▶ **SOURCE MATERIAL**
----

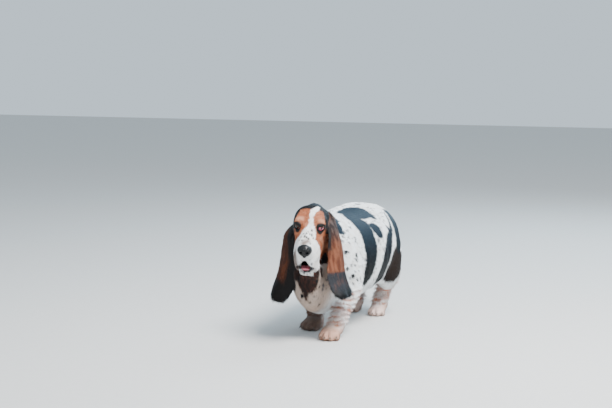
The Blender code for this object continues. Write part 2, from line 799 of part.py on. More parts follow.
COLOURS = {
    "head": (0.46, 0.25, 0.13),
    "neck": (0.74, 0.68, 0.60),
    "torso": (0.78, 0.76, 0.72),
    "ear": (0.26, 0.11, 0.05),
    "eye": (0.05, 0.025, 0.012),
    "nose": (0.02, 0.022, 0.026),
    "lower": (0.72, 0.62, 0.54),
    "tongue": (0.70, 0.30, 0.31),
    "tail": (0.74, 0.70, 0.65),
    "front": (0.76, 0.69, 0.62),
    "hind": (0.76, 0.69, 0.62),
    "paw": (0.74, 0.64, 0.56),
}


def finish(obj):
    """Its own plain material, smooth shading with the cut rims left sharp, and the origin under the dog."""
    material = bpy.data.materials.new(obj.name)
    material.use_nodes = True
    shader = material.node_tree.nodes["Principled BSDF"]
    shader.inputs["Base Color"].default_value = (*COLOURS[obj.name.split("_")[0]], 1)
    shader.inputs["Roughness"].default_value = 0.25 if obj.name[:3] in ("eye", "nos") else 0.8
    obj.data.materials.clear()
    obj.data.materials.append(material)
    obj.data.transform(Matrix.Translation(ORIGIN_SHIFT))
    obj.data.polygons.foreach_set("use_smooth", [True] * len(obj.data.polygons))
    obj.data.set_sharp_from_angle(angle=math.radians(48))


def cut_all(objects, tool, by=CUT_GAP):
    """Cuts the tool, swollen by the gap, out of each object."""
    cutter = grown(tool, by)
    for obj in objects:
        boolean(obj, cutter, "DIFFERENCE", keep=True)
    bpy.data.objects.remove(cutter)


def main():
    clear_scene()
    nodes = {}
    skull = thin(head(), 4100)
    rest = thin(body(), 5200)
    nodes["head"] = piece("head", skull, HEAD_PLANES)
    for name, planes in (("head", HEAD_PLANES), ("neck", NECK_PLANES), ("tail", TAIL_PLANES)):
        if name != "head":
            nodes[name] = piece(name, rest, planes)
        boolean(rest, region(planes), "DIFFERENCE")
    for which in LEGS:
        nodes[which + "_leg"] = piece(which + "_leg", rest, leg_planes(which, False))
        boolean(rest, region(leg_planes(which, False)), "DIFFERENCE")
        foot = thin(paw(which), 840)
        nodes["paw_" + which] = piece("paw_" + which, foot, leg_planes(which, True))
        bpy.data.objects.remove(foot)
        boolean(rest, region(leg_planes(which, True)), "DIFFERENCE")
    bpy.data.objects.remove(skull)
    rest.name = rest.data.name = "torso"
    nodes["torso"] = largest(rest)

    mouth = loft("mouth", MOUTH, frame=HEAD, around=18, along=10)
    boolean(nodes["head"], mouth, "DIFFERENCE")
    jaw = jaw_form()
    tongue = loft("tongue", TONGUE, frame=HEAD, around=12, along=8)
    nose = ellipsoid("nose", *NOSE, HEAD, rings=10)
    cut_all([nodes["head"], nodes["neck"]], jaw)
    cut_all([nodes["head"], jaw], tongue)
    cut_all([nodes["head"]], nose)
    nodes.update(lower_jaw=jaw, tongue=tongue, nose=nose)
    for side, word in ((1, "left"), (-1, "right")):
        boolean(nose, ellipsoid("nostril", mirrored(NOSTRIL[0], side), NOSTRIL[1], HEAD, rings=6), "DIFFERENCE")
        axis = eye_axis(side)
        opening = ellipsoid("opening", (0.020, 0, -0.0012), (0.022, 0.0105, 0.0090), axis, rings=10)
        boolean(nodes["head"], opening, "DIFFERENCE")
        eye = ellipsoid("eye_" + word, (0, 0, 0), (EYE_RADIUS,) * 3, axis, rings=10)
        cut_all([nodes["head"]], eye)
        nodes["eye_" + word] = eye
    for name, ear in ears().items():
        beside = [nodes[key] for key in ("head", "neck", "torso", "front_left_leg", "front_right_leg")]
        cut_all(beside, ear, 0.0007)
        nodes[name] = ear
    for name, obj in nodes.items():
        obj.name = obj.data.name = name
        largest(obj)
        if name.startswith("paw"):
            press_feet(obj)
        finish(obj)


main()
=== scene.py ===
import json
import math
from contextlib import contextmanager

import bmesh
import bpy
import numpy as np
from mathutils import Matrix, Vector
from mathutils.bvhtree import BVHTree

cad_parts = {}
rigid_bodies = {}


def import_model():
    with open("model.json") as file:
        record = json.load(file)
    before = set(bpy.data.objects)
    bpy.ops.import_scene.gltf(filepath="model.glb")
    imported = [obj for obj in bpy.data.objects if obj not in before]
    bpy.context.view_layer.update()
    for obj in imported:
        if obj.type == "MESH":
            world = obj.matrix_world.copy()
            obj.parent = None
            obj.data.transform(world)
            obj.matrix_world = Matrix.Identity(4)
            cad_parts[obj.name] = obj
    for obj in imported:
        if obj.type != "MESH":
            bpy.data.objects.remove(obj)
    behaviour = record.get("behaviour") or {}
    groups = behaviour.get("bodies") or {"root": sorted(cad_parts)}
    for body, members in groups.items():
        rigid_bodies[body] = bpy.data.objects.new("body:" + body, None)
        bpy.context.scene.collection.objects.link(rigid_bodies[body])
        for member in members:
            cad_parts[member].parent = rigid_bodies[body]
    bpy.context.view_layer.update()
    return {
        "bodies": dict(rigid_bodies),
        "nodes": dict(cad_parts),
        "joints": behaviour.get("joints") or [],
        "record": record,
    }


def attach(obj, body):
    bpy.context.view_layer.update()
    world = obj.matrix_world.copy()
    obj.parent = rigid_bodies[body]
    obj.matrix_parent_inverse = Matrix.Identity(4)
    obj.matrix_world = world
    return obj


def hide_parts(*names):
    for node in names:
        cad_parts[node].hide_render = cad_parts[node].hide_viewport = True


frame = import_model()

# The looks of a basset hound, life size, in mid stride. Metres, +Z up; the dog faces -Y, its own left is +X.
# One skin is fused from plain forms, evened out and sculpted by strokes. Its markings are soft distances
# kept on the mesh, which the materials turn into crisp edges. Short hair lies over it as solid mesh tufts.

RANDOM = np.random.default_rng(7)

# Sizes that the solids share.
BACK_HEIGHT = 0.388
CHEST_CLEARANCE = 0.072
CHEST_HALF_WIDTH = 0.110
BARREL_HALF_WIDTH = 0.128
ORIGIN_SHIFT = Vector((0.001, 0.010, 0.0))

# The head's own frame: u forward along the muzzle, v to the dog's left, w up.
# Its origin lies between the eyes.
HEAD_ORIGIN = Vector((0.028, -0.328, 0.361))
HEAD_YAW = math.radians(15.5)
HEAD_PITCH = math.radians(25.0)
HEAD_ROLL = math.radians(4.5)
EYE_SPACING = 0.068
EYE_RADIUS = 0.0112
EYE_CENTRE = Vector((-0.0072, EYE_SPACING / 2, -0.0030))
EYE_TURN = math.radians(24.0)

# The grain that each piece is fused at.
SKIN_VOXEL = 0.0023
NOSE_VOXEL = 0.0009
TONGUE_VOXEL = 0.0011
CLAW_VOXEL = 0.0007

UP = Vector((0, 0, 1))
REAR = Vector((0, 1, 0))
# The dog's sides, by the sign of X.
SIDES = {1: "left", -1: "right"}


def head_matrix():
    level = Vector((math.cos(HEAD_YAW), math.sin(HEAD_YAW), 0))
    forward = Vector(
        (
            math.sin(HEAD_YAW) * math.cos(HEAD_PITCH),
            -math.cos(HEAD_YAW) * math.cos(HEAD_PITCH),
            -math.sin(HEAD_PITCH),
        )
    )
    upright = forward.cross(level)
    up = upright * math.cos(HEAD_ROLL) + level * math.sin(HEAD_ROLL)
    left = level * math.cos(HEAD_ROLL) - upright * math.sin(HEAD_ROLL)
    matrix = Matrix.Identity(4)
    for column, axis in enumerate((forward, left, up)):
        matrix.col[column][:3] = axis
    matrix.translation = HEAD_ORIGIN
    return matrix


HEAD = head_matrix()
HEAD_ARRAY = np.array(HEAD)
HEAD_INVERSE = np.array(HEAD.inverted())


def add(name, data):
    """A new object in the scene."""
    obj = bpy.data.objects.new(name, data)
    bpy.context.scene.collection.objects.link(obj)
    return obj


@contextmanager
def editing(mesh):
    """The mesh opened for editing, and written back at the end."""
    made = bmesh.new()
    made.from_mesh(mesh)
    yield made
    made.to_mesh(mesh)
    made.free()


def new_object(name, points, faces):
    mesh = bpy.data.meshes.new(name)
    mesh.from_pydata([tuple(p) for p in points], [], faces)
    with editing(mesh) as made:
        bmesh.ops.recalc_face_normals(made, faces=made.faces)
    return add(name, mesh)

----

▶ **INSTRUCTIONS TO FOLLOW**
Within the listing above, locate the line containing "largest(obj)" and the line containing "obj.matrix_world = Matrix.Identity(4)". Reproduce those two lines and all lines between them exactly, with nothing added.

▶ **THE COMPLETED TASK**
        largest(obj)
        if name.startswith("paw"):
            press_feet(obj)
        finish(obj)


main()
=== scene.py ===
import json
import math
from contextlib import contextmanager

import bmesh
import bpy
import numpy as np
from mathutils import Matrix, Vector
from mathutils.bvhtree import BVHTree

cad_parts = {}
rigid_bodies = {}


def import_model():
    with open("model.json") as file:
        record = json.load(file)
    before = set(bpy.data.objects)
    bpy.ops.import_scene.gltf(filepath="model.glb")
    imported = [obj for obj in bpy.data.objects if obj not in before]
    bpy.context.view_layer.update()
    for obj in imported:
        if obj.type == "MESH":
            world = obj.matrix_world.copy()
            obj.parent = None
            obj.data.transform(world)
            obj.matrix_world = Matrix.Identity(4)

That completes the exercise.